*WHAT THE TASK REQUIRES:* Find the lines of data that contain the string "True", then list them.

* START *

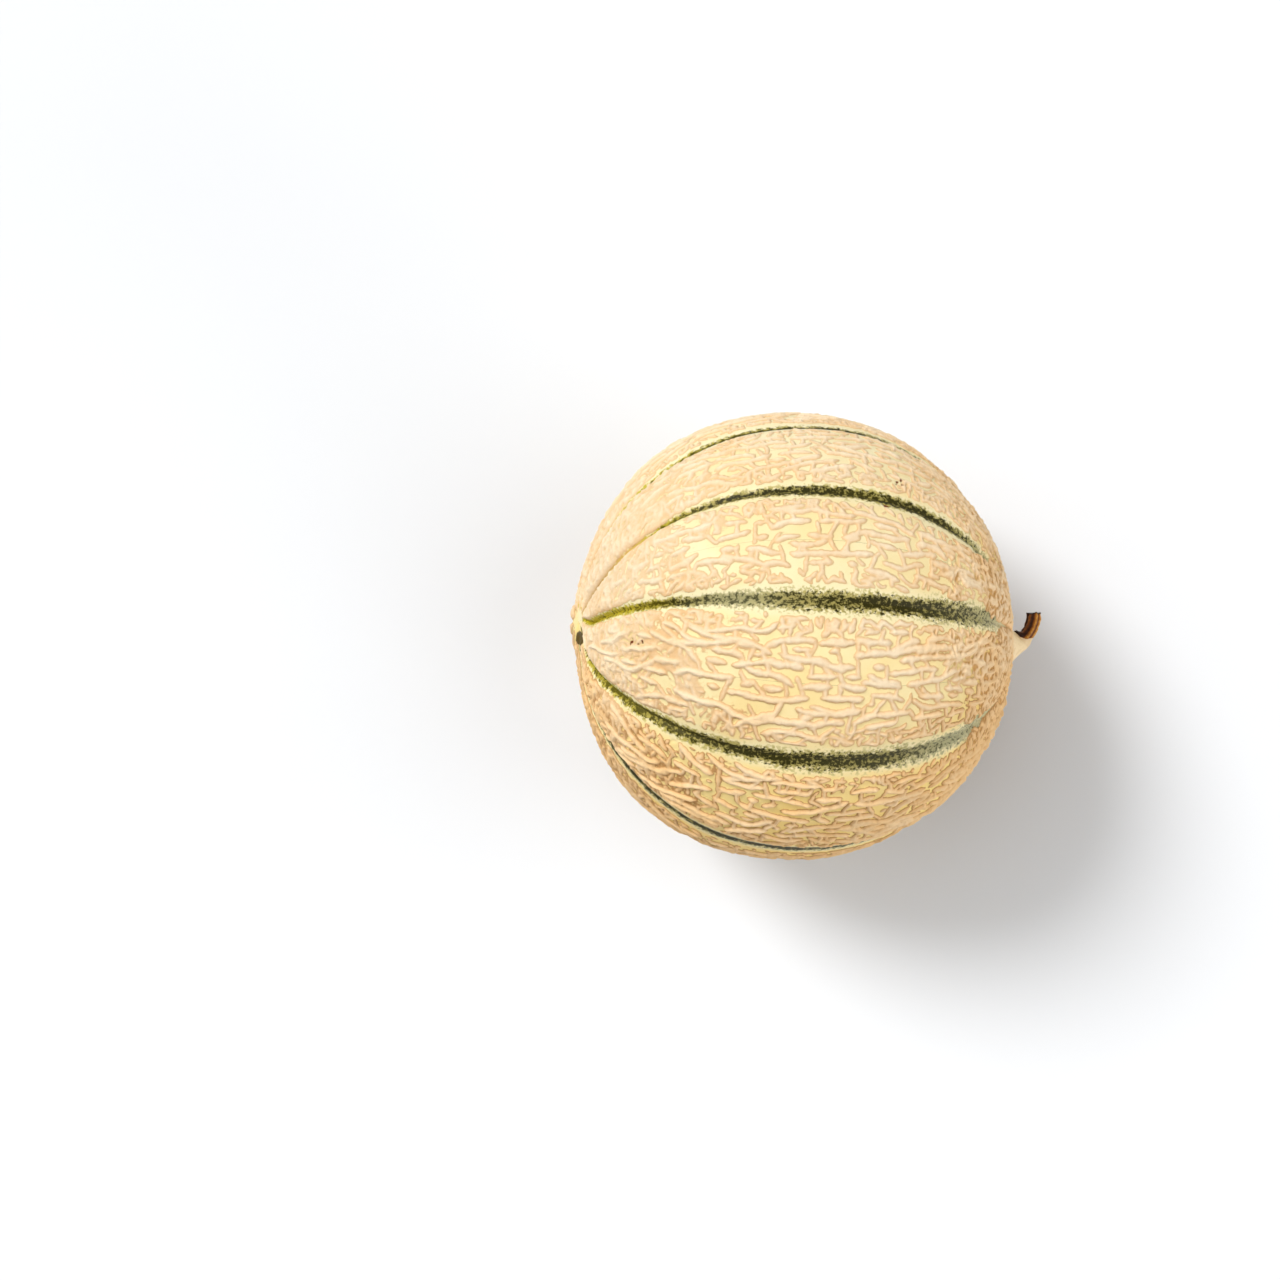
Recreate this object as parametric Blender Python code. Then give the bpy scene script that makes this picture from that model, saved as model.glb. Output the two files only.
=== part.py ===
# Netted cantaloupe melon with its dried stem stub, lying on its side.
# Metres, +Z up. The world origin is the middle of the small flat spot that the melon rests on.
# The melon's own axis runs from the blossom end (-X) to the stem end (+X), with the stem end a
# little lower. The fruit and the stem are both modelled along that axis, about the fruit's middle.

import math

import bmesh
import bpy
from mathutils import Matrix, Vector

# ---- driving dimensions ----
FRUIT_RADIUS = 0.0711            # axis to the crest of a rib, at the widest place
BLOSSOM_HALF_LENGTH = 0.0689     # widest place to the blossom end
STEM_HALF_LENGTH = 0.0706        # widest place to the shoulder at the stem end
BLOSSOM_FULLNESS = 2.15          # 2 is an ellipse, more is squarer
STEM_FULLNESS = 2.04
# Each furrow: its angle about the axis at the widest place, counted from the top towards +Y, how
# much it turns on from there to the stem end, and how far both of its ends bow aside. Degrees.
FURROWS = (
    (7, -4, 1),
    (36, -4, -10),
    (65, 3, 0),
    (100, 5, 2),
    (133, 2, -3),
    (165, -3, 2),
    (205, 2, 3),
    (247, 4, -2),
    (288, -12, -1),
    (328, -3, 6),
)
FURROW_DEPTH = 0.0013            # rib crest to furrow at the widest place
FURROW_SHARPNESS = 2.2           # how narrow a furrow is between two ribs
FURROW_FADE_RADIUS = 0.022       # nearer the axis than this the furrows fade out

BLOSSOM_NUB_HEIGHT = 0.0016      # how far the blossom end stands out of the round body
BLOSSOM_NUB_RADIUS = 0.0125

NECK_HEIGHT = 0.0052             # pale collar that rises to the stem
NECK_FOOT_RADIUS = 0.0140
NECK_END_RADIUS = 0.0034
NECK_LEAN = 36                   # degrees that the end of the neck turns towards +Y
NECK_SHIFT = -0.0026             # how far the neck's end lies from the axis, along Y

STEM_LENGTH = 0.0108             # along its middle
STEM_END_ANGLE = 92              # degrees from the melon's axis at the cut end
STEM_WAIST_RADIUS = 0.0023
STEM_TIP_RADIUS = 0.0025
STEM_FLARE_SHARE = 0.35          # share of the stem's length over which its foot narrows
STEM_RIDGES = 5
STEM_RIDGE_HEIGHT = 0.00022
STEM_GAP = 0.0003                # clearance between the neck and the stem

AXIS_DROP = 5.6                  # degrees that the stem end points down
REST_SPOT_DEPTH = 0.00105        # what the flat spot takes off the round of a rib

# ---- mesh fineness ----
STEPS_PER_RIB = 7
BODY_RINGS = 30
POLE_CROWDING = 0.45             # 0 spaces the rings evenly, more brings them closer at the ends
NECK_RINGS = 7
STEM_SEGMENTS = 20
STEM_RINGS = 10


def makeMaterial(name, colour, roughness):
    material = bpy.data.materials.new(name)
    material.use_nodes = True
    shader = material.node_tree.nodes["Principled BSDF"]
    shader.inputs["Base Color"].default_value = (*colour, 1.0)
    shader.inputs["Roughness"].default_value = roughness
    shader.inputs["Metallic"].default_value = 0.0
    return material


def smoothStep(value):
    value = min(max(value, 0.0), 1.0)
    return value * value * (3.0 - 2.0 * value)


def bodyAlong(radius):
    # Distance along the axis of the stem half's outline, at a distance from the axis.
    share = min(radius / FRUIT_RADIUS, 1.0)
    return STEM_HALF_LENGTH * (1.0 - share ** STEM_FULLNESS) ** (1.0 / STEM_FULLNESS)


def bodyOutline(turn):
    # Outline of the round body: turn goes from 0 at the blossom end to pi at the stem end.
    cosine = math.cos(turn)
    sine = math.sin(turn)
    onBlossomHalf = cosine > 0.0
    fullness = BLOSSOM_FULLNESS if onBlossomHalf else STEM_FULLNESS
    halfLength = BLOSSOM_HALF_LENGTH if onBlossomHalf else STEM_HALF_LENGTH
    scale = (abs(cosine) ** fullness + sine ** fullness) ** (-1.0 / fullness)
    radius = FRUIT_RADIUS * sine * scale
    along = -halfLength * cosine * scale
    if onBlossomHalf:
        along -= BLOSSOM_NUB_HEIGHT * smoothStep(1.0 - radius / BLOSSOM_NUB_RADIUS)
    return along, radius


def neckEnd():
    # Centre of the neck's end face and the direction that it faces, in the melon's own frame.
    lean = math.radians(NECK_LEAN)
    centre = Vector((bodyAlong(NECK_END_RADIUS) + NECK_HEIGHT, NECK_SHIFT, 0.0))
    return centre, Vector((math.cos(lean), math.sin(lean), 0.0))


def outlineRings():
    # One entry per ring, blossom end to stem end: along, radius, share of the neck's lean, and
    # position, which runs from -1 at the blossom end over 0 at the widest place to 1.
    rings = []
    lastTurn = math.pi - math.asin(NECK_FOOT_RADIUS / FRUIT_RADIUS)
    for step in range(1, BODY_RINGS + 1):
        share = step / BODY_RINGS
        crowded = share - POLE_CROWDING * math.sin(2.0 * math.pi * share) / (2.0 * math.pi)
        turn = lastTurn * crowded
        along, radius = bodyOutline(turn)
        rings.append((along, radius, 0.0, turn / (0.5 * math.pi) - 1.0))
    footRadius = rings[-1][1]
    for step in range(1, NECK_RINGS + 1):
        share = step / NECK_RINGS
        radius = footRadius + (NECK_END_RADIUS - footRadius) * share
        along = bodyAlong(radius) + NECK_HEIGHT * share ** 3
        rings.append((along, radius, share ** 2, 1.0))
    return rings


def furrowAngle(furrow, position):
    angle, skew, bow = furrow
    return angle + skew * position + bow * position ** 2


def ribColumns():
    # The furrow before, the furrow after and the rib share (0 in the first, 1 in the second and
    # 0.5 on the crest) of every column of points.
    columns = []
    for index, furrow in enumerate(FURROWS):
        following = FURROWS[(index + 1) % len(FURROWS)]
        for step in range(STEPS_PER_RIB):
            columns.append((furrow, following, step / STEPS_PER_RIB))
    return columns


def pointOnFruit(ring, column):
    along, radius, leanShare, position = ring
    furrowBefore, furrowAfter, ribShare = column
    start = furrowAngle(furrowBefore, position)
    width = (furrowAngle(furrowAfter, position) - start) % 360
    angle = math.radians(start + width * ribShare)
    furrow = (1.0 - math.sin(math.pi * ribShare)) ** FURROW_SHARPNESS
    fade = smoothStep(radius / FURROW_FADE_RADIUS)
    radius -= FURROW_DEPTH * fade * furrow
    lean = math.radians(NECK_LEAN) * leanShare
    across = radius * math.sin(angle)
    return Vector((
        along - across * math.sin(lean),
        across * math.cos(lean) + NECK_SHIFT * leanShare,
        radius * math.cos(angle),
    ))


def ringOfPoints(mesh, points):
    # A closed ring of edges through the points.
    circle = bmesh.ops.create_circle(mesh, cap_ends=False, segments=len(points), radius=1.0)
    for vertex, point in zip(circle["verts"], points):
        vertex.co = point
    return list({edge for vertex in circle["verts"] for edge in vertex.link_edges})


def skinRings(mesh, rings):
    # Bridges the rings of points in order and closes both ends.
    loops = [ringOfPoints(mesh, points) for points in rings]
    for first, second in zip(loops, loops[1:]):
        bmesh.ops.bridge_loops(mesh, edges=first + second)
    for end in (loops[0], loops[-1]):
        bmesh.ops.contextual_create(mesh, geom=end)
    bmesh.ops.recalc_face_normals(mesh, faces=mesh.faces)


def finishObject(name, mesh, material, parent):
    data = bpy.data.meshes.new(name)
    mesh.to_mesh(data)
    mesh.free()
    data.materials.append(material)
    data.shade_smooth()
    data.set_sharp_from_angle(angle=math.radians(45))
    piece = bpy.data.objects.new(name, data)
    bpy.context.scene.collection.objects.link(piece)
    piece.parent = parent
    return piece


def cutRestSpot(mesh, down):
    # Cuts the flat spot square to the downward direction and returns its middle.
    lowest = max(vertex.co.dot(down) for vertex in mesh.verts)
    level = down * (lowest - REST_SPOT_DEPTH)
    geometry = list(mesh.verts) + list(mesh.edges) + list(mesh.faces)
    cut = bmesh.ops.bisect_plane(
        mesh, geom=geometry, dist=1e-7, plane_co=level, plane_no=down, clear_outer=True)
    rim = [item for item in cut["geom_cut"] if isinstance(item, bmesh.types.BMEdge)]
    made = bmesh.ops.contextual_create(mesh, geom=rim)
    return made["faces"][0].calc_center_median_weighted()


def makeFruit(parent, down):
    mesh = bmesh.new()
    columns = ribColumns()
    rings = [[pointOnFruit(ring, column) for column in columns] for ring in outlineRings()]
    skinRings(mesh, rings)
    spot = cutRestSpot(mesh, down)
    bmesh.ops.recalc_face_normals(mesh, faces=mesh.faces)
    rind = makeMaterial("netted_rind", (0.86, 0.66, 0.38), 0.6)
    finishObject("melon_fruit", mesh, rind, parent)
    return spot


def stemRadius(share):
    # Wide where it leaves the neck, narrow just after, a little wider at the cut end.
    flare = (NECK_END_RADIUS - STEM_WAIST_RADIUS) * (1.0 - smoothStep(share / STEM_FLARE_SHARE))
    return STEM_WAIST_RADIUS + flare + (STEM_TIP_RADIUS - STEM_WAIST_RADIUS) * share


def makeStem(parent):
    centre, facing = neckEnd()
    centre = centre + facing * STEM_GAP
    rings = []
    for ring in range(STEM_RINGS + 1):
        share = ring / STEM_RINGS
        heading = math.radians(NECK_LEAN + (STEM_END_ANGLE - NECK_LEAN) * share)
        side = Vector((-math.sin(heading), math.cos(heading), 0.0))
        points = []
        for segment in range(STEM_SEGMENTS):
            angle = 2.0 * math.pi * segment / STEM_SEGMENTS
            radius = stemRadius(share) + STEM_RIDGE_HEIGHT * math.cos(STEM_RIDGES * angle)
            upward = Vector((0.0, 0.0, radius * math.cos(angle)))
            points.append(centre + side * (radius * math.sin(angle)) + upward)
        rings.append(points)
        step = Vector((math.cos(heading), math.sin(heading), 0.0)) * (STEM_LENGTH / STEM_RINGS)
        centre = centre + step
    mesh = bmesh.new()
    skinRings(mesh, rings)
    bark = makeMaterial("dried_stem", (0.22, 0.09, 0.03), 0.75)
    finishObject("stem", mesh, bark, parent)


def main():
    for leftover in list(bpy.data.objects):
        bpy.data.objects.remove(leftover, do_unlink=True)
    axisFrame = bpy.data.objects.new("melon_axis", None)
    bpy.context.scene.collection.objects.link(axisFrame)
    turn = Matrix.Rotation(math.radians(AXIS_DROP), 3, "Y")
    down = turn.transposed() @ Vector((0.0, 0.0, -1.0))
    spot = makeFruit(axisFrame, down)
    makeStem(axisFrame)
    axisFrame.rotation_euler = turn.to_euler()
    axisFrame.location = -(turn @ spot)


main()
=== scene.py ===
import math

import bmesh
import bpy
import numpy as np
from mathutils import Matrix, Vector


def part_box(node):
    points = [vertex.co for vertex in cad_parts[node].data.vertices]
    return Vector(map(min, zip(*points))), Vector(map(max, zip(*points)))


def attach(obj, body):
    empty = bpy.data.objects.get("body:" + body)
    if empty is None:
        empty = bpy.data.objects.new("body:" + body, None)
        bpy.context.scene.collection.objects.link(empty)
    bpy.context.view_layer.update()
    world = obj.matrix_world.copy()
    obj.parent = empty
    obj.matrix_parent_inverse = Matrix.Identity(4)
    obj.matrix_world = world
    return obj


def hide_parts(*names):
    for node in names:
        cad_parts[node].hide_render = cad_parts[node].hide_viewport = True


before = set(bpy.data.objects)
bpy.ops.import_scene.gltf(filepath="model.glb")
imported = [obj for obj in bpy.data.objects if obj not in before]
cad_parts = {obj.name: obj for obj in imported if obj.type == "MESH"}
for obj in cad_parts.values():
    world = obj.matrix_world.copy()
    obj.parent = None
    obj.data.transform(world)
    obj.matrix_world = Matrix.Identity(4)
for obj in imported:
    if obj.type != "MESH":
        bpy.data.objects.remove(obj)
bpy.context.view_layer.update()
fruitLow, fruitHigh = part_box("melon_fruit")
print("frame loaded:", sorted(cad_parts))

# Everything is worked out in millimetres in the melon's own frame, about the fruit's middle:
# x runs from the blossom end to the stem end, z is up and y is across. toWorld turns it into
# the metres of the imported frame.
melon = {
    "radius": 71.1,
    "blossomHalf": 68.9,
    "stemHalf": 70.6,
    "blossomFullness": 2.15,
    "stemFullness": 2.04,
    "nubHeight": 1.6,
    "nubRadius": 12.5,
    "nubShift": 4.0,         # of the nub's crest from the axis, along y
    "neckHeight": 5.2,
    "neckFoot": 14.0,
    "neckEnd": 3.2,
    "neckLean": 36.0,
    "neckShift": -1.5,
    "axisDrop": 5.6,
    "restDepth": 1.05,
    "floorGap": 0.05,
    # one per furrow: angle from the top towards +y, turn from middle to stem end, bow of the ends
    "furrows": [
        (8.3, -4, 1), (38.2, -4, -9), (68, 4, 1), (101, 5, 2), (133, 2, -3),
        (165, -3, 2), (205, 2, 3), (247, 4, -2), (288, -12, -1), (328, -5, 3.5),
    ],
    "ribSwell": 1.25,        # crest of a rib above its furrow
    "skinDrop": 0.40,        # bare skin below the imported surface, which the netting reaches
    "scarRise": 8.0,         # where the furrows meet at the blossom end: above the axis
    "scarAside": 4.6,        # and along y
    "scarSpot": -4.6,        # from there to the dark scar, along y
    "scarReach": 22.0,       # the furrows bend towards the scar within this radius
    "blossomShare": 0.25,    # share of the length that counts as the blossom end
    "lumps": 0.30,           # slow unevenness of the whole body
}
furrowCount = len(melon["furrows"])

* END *

*TASK SOLUTION:*
    material.use_nodes = True
        mesh, geom=geometry, dist=1e-7, plane_co=level, plane_no=down, clear_outer=True)
        bpy.data.objects.remove(leftover, do_unlink=True)
        cad_parts[node].hide_render = cad_parts[node].hide_viewport = True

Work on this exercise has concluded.